Written problem →
Reproduce verbatim the final portion of the material below, from the line containing "obj.matrix_parent_inverse = Matrix.Identity(4)" through its last line, and nothing else.

>> Start Data provided

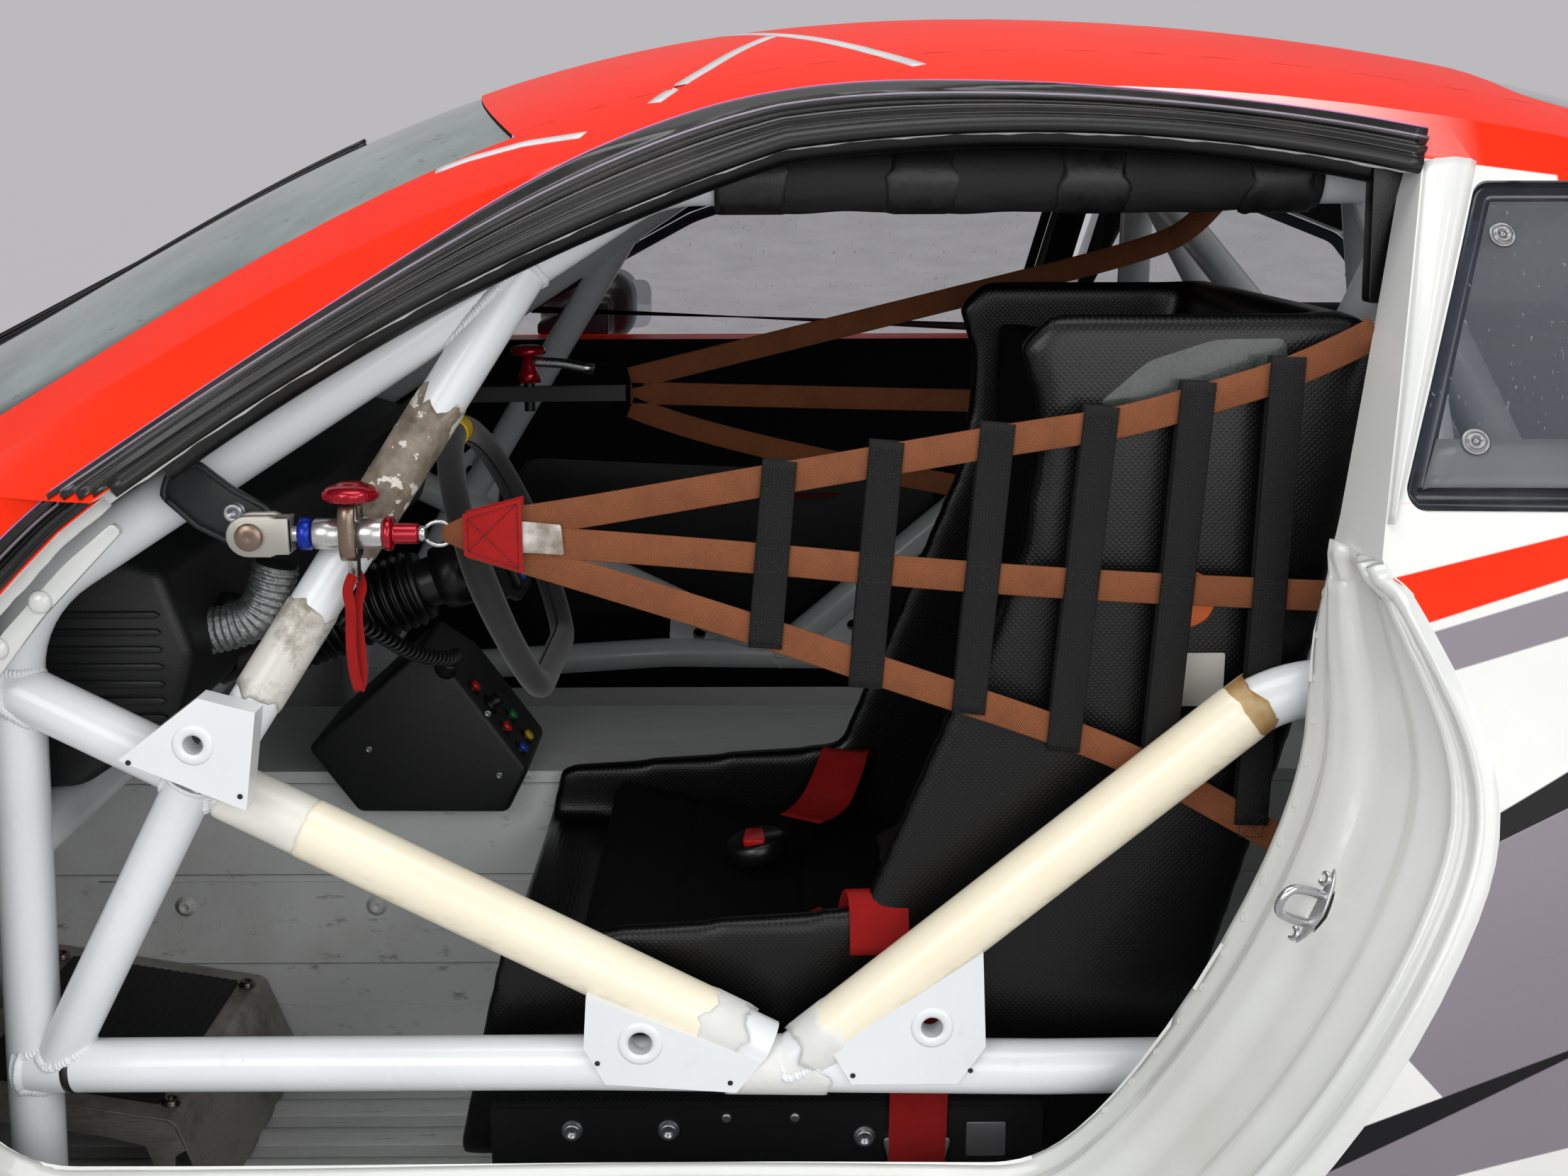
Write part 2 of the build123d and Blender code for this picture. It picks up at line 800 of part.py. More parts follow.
# Window net and its latch
with BuildPart() as net_latch:
    for x_from, x_to, step_r in latch_steps:
        with BuildSketch(Plane.YZ.offset(x_from)):
            with Locations((latch_y, latch_z)):
                Circle(step_r)
        extrude(amount=x_to - x_from)
    add(slab(clevis_line, latch_y - 8, latch_y + 8))
    with BuildSketch(Plane.XY.offset(latch_z - 30)):
        with Locations((knob_x, latch_y)):
            Circle(5)
    extrude(amount=60)
    with BuildSketch(Plane.XY.offset(knob_z - 6)):
        with Locations((knob_x, latch_y)):
            Circle(knob_r)
    extrude(amount=12)
    add(slab(tongue_line, latch_y - 2, latch_y + 2))
with BuildPart() as net_bracket:
    add(slab(bracket_line, latch_y + 8, latch_y + 14))
    add(cage_leg_left.part, mode=Mode.SUBTRACT)
with BuildPart() as window_net:
    for line in (net_top, net_middle, net_low):
        add(strap(line, net_w, net_y))
    for top_x, top_z, low_x, low_z in net_uprights:
        add(strap(((top_x, top_z), (low_x, low_z)), net_cross_w, net_y))
    add(slab(net_patch, net_y - 4, net_y + 4))
    add(net_latch.part, mode=Mode.SUBTRACT)
    add(cage_main_hoop.part, mode=Mode.SUBTRACT)
save(net_latch.part, "net_latch")
save(net_bracket.part, "net_bracket")
save(window_net.part, "window_net")

# Net between the seats
with BuildPart() as centre_net_latch:
    add(slab(centre_latch_line, centre_net_y - 8, centre_net_y + 8))
    with BuildSketch(Plane.XY.offset(latch_z + 20)):
        with Locations((centre_knob_x, centre_net_y)):
            Circle(6)
    extrude(amount=60)
    add(dashboard.part, mode=Mode.SUBTRACT)
with BuildPart() as centre_net:
    for line in (centre_top, centre_middle, centre_low):
        add(strap(line, net_w, centre_net_y))
    add(centre_net_latch.part, mode=Mode.SUBTRACT)
    add(cage_main_hoop.part, mode=Mode.SUBTRACT)
save(centre_net_latch.part, "centre_net_latch")
save(centre_net.part, "centre_net")

# Mirror, wiper and striker
with BuildPart() as right_mirror:
    with Locations(mirror_at):
        Box(*mirror_size)
        fillet(edges(), radius=mirror_round)
    add(other_side(slab(mirror_arm, -mirror_at[1], -door_arm_y)))
    add(other_side(door_blank.part), mode=Mode.SUBTRACT)
save(right_mirror.part, "right_mirror")

with BuildPart() as wiper:
    high = [-wiper_high] * 6
    low = [-wiper_low] * 6
    add(body_form(0, high, -wiper_high, -wiper_high, high))
    add(body_form(0, low, -wiper_low, -wiper_low, low), mode=Mode.SUBTRACT)
    with BuildPart(mode=Mode.INTERSECT):
        with BuildSketch(Plane.XY.offset(600)):
            with BuildLine():
                Polyline(*wiper_line, close=True)
            make_face()
        extrude(amount=700)
    with BuildSketch(Plane.XY.offset(spindle_z)):
        with Locations(spindle_at):
            Circle(spindle_r)
    extrude(amount=spindle_h)
    add(front_bulkhead, mode=Mode.SUBTRACT)
save(wiper.part, "wiper")

with BuildPart() as door_striker:
    with BuildSketch(Plane.XZ.offset(-striker_at[1] - 4)):
        with Locations((striker_at[0], striker_at[2])):
            Rectangle(24, 44)
    extrude(amount=30)
    add(side_frame_left.part, mode=Mode.SUBTRACT)
save(door_striker.part, "door_striker")
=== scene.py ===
from math import cos, pi, radians, sin, tau

import bmesh
import bpy
from mathutils import Matrix, Vector
from mathutils.bvhtree import BVHTree


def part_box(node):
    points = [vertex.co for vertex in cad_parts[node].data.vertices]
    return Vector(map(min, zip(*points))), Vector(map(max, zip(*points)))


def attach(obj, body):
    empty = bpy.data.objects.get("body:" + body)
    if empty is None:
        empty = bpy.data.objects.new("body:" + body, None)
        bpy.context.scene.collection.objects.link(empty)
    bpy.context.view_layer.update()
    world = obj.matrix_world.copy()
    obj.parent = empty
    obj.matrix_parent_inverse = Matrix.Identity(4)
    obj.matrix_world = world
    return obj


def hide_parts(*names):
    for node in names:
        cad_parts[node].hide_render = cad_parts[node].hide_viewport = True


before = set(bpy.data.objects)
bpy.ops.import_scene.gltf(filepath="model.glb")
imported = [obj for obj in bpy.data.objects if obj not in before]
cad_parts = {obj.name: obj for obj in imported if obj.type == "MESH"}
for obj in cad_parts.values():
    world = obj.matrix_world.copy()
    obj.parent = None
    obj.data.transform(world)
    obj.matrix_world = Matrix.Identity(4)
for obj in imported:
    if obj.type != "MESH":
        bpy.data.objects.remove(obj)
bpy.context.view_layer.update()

# The view: from two metres beside the car's centre line, at the driver's open doorway, a little
# above the belt and looking slightly down.
eye = Vector((0, -2.0, 1.03))
camera_data = bpy.data.cameras.new("camera")
camera_data.sensor_width = 36
camera_data.lens = 40.69
look_down = radians(12.95)
look_left = radians(0.6)


def placed(name, data):
    """A new object in the scene."""
    made = bpy.data.objects.new(name, data)
    bpy.context.scene.collection.objects.link(made)
    return made


camera = placed("camera", camera_data)
camera.location = eye
camera.rotation_euler = (radians(90) - look_down, 0, -look_left)
bpy.context.scene.camera = camera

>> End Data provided

Exercise output →
    obj.matrix_parent_inverse = Matrix.Identity(4)
    obj.matrix_world = world
    return obj


def hide_parts(*names):
    for node in names:
        cad_parts[node].hide_render = cad_parts[node].hide_viewport = True


before = set(bpy.data.objects)
bpy.ops.import_scene.gltf(filepath="model.glb")
imported = [obj for obj in bpy.data.objects if obj not in before]
cad_parts = {obj.name: obj for obj in imported if obj.type == "MESH"}
for obj in cad_parts.values():
    world = obj.matrix_world.copy()
    obj.parent = None
    obj.data.transform(world)
    obj.matrix_world = Matrix.Identity(4)
for obj in imported:
    if obj.type != "MESH":
        bpy.data.objects.remove(obj)
bpy.context.view_layer.update()

# The view: from two metres beside the car's centre line, at the driver's open doorway, a little
# above the belt and looking slightly down.
eye = Vector((0, -2.0, 1.03))
camera_data = bpy.data.cameras.new("camera")
camera_data.sensor_width = 36
camera_data.lens = 40.69
look_down = radians(12.95)
look_left = radians(0.6)


def placed(name, data):
    """A new object in the scene."""
    made = bpy.data.objects.new(name, data)
    bpy.context.scene.collection.objects.link(made)
    return made


camera = placed("camera", camera_data)
camera.location = eye
camera.rotation_euler = (radians(90) - look_down, 0, -look_left)
bpy.context.scene.camera = camera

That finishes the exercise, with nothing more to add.